◆ **Recorded data**
%%

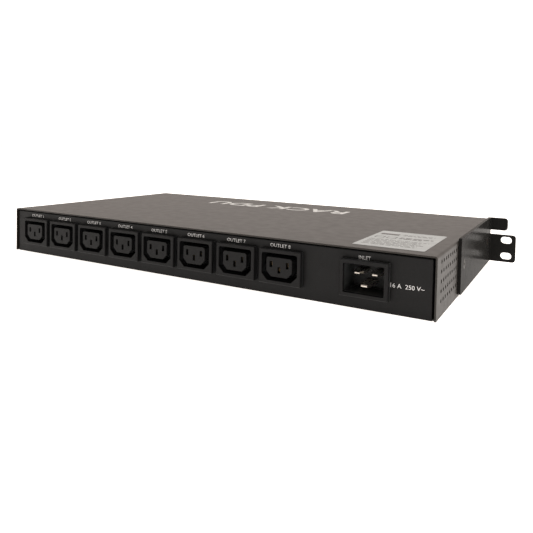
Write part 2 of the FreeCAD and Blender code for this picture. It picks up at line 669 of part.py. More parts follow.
def make_network_jack():
    """Shielded network jack, open towards the front."""
    board_top = CONTROL_BOARD_Z + BOARD_THICKNESS
    middle_z = board_top + JACK_HEIGHT / 2
    front_y = FRONT_FACE_Y + 0.4
    body = block(JACK_X, middle_z, JACK_WIDTH, JACK_HEIGHT, 0.4, front_y - 21, front_y)
    opening_z = middle_z - 0.8
    plug_way = block(JACK_X, opening_z, JACK_OPENING_WIDTH, JACK_OPENING_HEIGHT, 0.2,
                     front_y - JACK_OPENING_DEPTH, front_y + 1)
    latch_way = block(JACK_X, opening_z + JACK_OPENING_HEIGHT / 2 + 0.7, 6.2, 2.4, 0.2,
                      front_y - JACK_OPENING_DEPTH, front_y + 1)
    return body.cut([plug_way, latch_way])


def make_jack_contacts():
    """Eight sprung wires on the floor of the network jack's opening."""
    board_top = CONTROL_BOARD_Z + BOARD_THICKNESS
    floor_z = board_top + JACK_HEIGHT / 2 - 0.8 - JACK_OPENING_HEIGHT / 2
    back_y = FRONT_FACE_Y + 0.4 - JACK_OPENING_DEPTH
    contacts = []
    for i in range(8):
        x = JACK_X + (i - 3.5) * 1.02
        corners = [Vector(x - 0.2, back_y, floor_z), Vector(x - 0.2, back_y + 9, floor_z),
                   Vector(x - 0.2, back_y + 9, floor_z + 0.3), Vector(x - 0.2, back_y, floor_z + 1.2)]
        corners.append(corners[0])
        contacts.append(Part.Face(Part.makePolygon(corners)).extrude(Vector(0.4, 0, 0)))
    return group(contacts)


# ---- outlet buttons -------------------------------------------------------------
def make_outlet_button(x):
    """Push button whose flange keeps it behind the panel, with a plunger into its switch."""
    cap = block(x, BUTTON_Z, BUTTON_WIDTH, BUTTON_HEIGHT, 1.2, CAP_BACK_Y, FRONT_FACE_Y + BUTTON_PROUD)
    cap = round_face_edges(cap, 0.4, FRONT_FACE_Y + BUTTON_PROUD, BUTTON_WIDTH / 2, x)
    flange = block(x, BUTTON_Z, BUTTON_WIDTH + 2 * CAP_FLANGE, BUTTON_HEIGHT + 2 * CAP_FLANGE, 1.5,
                   CAP_BACK_Y, CAP_BACK_Y + 1.2)
    plunger_length = CAP_BACK_Y - PLUNGER_END_Y + 0.5
    plunger = rod((x, PLUNGER_END_Y, BUTTON_Z), (0, 1, 0), PLUNGER_RADIUS, plunger_length)
    return fuse([cap, flange, plunger])


def make_button_switches():
    """Momentary switches on the control board; each guides its button's plunger."""
    board_top = CONTROL_BOARD_Z + BOARD_THICKNESS
    switches = []
    for x in button_xs():
        body = box(x - 5, x + 5, SWITCH_FACE_Y - 8, SWITCH_FACE_Y, board_top, BUTTON_Z + 4.5)
        guide_depth = SWITCH_FACE_Y - PLUNGER_END_Y + BUTTON_TRAVEL + 0.6
        guide_y = SWITCH_FACE_Y - guide_depth
        guide = rod((x, guide_y, BUTTON_Z), (0, 1, 0), PLUNGER_RADIUS + 0.08, guide_depth + 1)
        switches.append(body.cut(guide))
    return group(switches)


def make_status_leds():
    """Round lamps in the panel, each on a pair of legs from the control board."""
    board_top = CONTROL_BOARD_Z + BOARD_THICKNESS
    stem_y = FRONT_INNER_Y - 5.5
    leg_y = SWITCH_FACE_Y - 9.5
    leds = []
    for x in button_xs():
        lamp = rod((x, stem_y, LED_Z), (0, 1, 0), LED_RADIUS, FRONT_FACE_Y - stem_y)
        dome = Part.makeSphere(LED_RADIUS, Vector(x, FRONT_FACE_Y - 1.2, LED_Z))
        collar = rod((x, stem_y, LED_Z), (0, 1, 0), LED_RADIUS + 0.4, 1.0)
        legs = []
        for side in (-1, 1):
            leg_x = x + side * 1.27
            legs.append(box(leg_x - 0.25, leg_x + 0.25, leg_y, stem_y + 0.5, LED_Z - 0.25, LED_Z + 0.25))
            legs.append(box(leg_x - 0.25, leg_x + 0.25, leg_y, leg_y + 0.5, board_top, LED_Z + 0.25))
        leds.append(fuse([lamp, dome, collar] + legs))
    return group(leds)


# ---- resettable breakers --------------------------------------------------------
def make_breaker(x):
    """Thermal breaker body with a threaded neck through the panel and two tabs behind."""
    body = box(x - 7.5, x + 7.5, BREAKER_BACK_Y, BREAKER_FACE_Y, BREAKER_Z - 15, BREAKER_Z + 15)
    body = body.makeFillet(1.0, [edge for edge in body.Edges if edge.BoundBox.YLength > 1])
    neck_length = NECK_END_Y - BREAKER_FACE_Y + 1
    neck = rod((x, BREAKER_FACE_Y - 1, BREAKER_Z), (0, 1, 0), BREAKER_NECK_RADIUS, neck_length)
    bore_back = BREAKER_BUTTON_BACK_Y - 0.6
    bore = rod((x, bore_back, BREAKER_Z), (0, 1, 0), BREAKER_BORE_RADIUS, NECK_END_Y - bore_back + 1)
    tabs = [box(x - 0.4, x + 0.4, BREAKER_TAB_Y, BREAKER_BACK_Y + 1, z - 3.15, z + 3.15)
            for z in (BREAKER_Z - 8, BREAKER_Z + 8)]
    return fuse([body, neck] + tabs).cut(bore)


def make_breaker_button(x):
    button_end = FRONT_FACE_Y + BREAKER_BUTTON_PROUD
    button = rod((x, BREAKER_BUTTON_BACK_Y, BREAKER_Z), (0, 1, 0), BREAKER_BUTTON_RADIUS,
                 button_end - BREAKER_BUTTON_BACK_Y)
    rim = [edge for edge in button.Edges if edge.BoundBox.YMin > button_end - 0.001]
    return button.makeFillet(0.5, rim)


def make_breaker_nuts():
    nuts = []
    for x in BREAKER_XS:
        nut = hexagon((x, FRONT_FACE_Y, BREAKER_Z), NUT_FLATS, NUT_THICKNESS, (0, 1, 0))
        bore = rod((x, FRONT_FACE_Y - 1, BREAKER_Z), (0, 1, 0), BREAKER_NECK_RADIUS, NUT_THICKNESS + 2)
        nuts.append(nut.cut(bore))
    return group(nuts)


# ---- mains wiring -----------------------------------------------------------------
def comb_bus(offset_x, z, strip_y):
    """Brass strip along the outlets with a finger to one tab of each."""
    low, high = z - BUS_THICKNESS / 2, z + BUS_THICKNESS / 2
    strip = box(OUTLET_FIRST_X + offset_x - 3, outlet_xs()[-1] + offset_x + 12,
                strip_y, strip_y + 5, low, high)
    fingers = [box(x + offset_x - 1.5, x + offset_x + 1.5, TAB_END_Y, strip_y + 1, low, high)
               for x in outlet_xs()]
    return fuse([strip] + fingers)


def make_neutral_bus():
    return comb_bus(POLE_SPACING / 2, SOCKET_Z + POLE_RISE + BUS_THICKNESS, NEUTRAL_BUS_Y)


def make_earth_bus():
    return comb_bus(0.0, SOCKET_Z - POLE_RISE - BUS_THICKNESS, EARTH_BUS_Y)


def make_line_jumpers():
    """Brass links from each line tab down to the relay board."""
    jumpers = []
    for x in outlet_xs():
        line_x = x - POLE_SPACING / 2
        z = SOCKET_Z + POLE_RISE
        jumpers.append(box(line_x - 1.5, line_x + 1.5, TAB_END_Y, TAB_END_Y + 0.8,
                           relay_board_top(), z + 2.0))
    return group(jumpers)


def make_earth_stud():
    base = hexagon((EARTH_STUD_X, EARTH_STUD_Y, SHEET), 8.0, 2.0, (0, 0, 1))
    return fuse([base, rod((EARTH_STUD_X, EARTH_STUD_Y, SHEET), (0, 0, 1), 2.0, 13.0)])


def make_earth_nut():
    nut = hexagon((EARTH_STUD_X, EARTH_STUD_Y, SHEET + 4.6), 7.0, 3.2, (0, 0, 1))
    return nut.cut(rod((EARTH_STUD_X, EARTH_STUD_Y, SHEET), (0, 0, 1), 2.0, 20))


def make_mains_wires():
    """Insulated wires: inlet line to both breakers, breakers to the board, and neutral."""
    (line_x, line_z), (neutral_x, neutral_z), _ = inlet_places()
    radius, bend = 1.6, 6.0
    upper_z, lower_z = BREAKER_Z + 8, BREAKER_Z - 8
    left_x, right_x = BREAKER_XS
    terminal_z = relay_board_top() + 4
    terminal_y = TERMINAL_Y + 6
    second_x = TERMINAL_X + TERMINAL_PITCH
    link_y = BREAKER_TAB_Y - 2
    wires = [
        wire_run([(line_x, TAB_END_Y, line_z), (line_x, -10, line_z), (left_x, 20, upper_z),
                  (left_x, BREAKER_TAB_Y, upper_z)], radius, bend),
        wire_run([(left_x + 4, link_y, upper_z), (right_x - 4, link_y, upper_z)], radius, bend),
        wire_run([(left_x, BREAKER_TAB_Y, lower_z), (left_x, 20, lower_z), (TERMINAL_X, 6, terminal_z),
                  (TERMINAL_X, terminal_y, terminal_z)], radius, bend),
        wire_run([(right_x, BREAKER_TAB_Y, lower_z), (right_x, 12, lower_z), (second_x, 0, terminal_z),
                  (second_x, terminal_y, terminal_z)], radius, 4.0),
    ]
    bus_x = outlet_xs()[-1] + POLE_SPACING / 2 + 12
    bus_y = NEUTRAL_BUS_Y + 2.5
    bus_z = SOCKET_Z + POLE_RISE + BUS_THICKNESS
    wires.append(wire_run([(neutral_x, TAB_END_Y, neutral_z), (neutral_x, TAB_END_Y + 8, neutral_z),
                           (neutral_x - 4, EARTH_STUD_Y, neutral_z + 7),
                           (bus_x + 20, EARTH_STUD_Y, bus_z + 7),
                           (bus_x + 8, bus_y, bus_z), (bus_x, bus_y, bus_z)], 1.2, 2.5))
    return group(wires)


def make_earth_wires():
    """Green and yellow wires from the inlet's earth and from the bus to the earth stud."""
    earth_x, earth_z = inlet_places()[2]
    bus_x, bus_y = outlet_xs()[-1] + 12, EARTH_BUS_Y + 2.5
    bus_z = SOCKET_Z - POLE_RISE - BUS_THICKNESS
    stud_z = SHEET + 3.4
    return group([
        wire_run([(earth_x, TAB_END_Y, earth_z), (earth_x, TAB_END_Y + 12, earth_z),
                  (earth_x - 8, EARTH_STUD_Y, stud_z), (EARTH_STUD_X + 2.2, EARTH_STUD_Y, stud_z)], 1.2, 2.5),
        wire_run([(bus_x, bus_y, bus_z), (bus_x + 14, bus_y, bus_z), (bus_x + 20, EARTH_STUD_Y, stud_z),
                  (EARTH_STUD_X - 2.2, EARTH_STUD_Y, stud_z)], 1.2, 2.5),
    ])


# ---- all nodes ------------------------------------------------------------------------
def build():
    nodes = {
        "floor_tray": make_floor_tray(),
        "rear_panel": make_rear_panel(),
        "front_panel": make_front_panel(),
        "cover": make_cover(),
        "rack_ear_right": make_ear(True),
        "rack_ear_left": mirrored(make_ear(False)),
        "ear_screws": make_ear_screws(),
        "ear_nuts": make_ear_nuts(),
        "rating_label": make_rating_label(),
        "inlet_housing": make_inlet(),
        "inlet_power_blades": make_inlet_power_blades(),
        "inlet_earth_blade": make_inlet_earth_blade(),
        "relay_board": make_board(RELAY_BOARD, RELAY_BOARD_Z),
        "control_board": make_board(CONTROL_BOARD, CONTROL_BOARD_Z),
        "board_standoffs": make_standoffs(),
        "board_screws": make_board_screws(),
        "relays": make_relays(),
        "power_module": make_power_module(),
        "terminal_block": make_terminal_block(),
        "ribbon_cable": make_ribbon_cable(),
        "network_jack": make_network_jack(),
        "network_jack_contacts": make_jack_contacts(),
        "button_switches": make_button_switches(),
        "status_leds": make_status_leds(),
        "breaker_nuts": make_breaker_nuts(),
        "neutral_bus": make_neutral_bus(),
        "earth_bus": make_earth_bus(),
        "line_jumpers": make_line_jumpers(),
        "earth_stud": make_earth_stud(),
        "earth_nut": make_earth_nut(),
        "mains_wires": make_mains_wires(),
        "earth_wires": make_earth_wires(),
    }
    for i, x in enumerate(outlet_xs(), start=1):
        nodes[f"outlet_{i}"] = make_outlet(x)
        nodes[f"outlet_contacts_{i}"] = make_outlet_contacts(x)
    for i, x in enumerate(button_xs(), start=1):
        nodes[f"outlet_button_{i}"] = make_outlet_button(x)
    for i, x in enumerate(BREAKER_XS, start=1):
        nodes[f"breaker_{i}"] = make_breaker(x)
        nodes[f"breaker_button_{i}"] = make_breaker_button(x)
    return nodes


os.makedirs("parts", exist_ok=True)
for name, shape in build().items():
    shape.exportStep(f"parts/{name}.step")
    print(f"{name:24s} solids {len(shape.Solids)}  volume {shape.Volume:10.1f}  valid {shape.isValid()}")
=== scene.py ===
"""Rack power strip: materials, printing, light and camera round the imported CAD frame."""
import json
import math
import random

import bpy
from mathutils import Matrix, Vector


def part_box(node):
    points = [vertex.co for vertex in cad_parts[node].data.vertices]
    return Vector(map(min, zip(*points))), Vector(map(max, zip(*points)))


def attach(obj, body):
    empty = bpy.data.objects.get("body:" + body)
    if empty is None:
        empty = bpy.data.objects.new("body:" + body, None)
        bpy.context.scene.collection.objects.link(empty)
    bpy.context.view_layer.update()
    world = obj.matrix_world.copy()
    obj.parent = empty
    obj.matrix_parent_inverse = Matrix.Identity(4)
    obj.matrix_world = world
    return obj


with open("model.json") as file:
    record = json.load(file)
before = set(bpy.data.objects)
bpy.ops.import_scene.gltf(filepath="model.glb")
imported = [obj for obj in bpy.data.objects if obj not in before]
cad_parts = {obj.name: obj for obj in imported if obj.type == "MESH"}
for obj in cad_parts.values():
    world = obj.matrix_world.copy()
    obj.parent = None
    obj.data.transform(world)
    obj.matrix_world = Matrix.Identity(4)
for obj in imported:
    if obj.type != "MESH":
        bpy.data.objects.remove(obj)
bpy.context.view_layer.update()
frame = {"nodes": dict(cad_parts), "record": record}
nodes = frame["nodes"]
BODY = "chassis"
MM = 0.001
OUTLETS = 8

# ---- camera: the photograph's viewing angle ------------------------------------
CAMERA_PLACE = (0.29307, -0.48307, 0.11493)
CAMERA_YAW = math.radians(29.718)
CAMERA_PITCH = math.radians(-2.149)
CAMERA_ROLL = math.radians(1.136)
CAMERA_LENS = 36.987
CAMERA_SHIFT_Y = -0.1904
CAMERA_SENSOR = 36
CAMERA_NEAR = 0.01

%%

◆ **What the task asks**
What is wanted is an exact copy of the lines from the line containing "return nodes" to the line containing "obj.matrix_world = Matrix.Identity(4)", both lines included, and of no other line.

◆ **Full answer**
    return nodes


os.makedirs("parts", exist_ok=True)
for name, shape in build().items():
    shape.exportStep(f"parts/{name}.step")
    print(f"{name:24s} solids {len(shape.Solids)}  volume {shape.Volume:10.1f}  valid {shape.isValid()}")
=== scene.py ===
"""Rack power strip: materials, printing, light and camera round the imported CAD frame."""
import json
import math
import random

import bpy
from mathutils import Matrix, Vector


def part_box(node):
    points = [vertex.co for vertex in cad_parts[node].data.vertices]
    return Vector(map(min, zip(*points))), Vector(map(max, zip(*points)))


def attach(obj, body):
    empty = bpy.data.objects.get("body:" + body)
    if empty is None:
        empty = bpy.data.objects.new("body:" + body, None)
        bpy.context.scene.collection.objects.link(empty)
    bpy.context.view_layer.update()
    world = obj.matrix_world.copy()
    obj.parent = empty
    obj.matrix_parent_inverse = Matrix.Identity(4)
    obj.matrix_world = world
    return obj


with open("model.json") as file:
    record = json.load(file)
before = set(bpy.data.objects)
bpy.ops.import_scene.gltf(filepath="model.glb")
imported = [obj for obj in bpy.data.objects if obj not in before]
cad_parts = {obj.name: obj for obj in imported if obj.type == "MESH"}
for obj in cad_parts.values():
    world = obj.matrix_world.copy()
    obj.parent = None
    obj.data.transform(world)
    obj.matrix_world = Matrix.Identity(4)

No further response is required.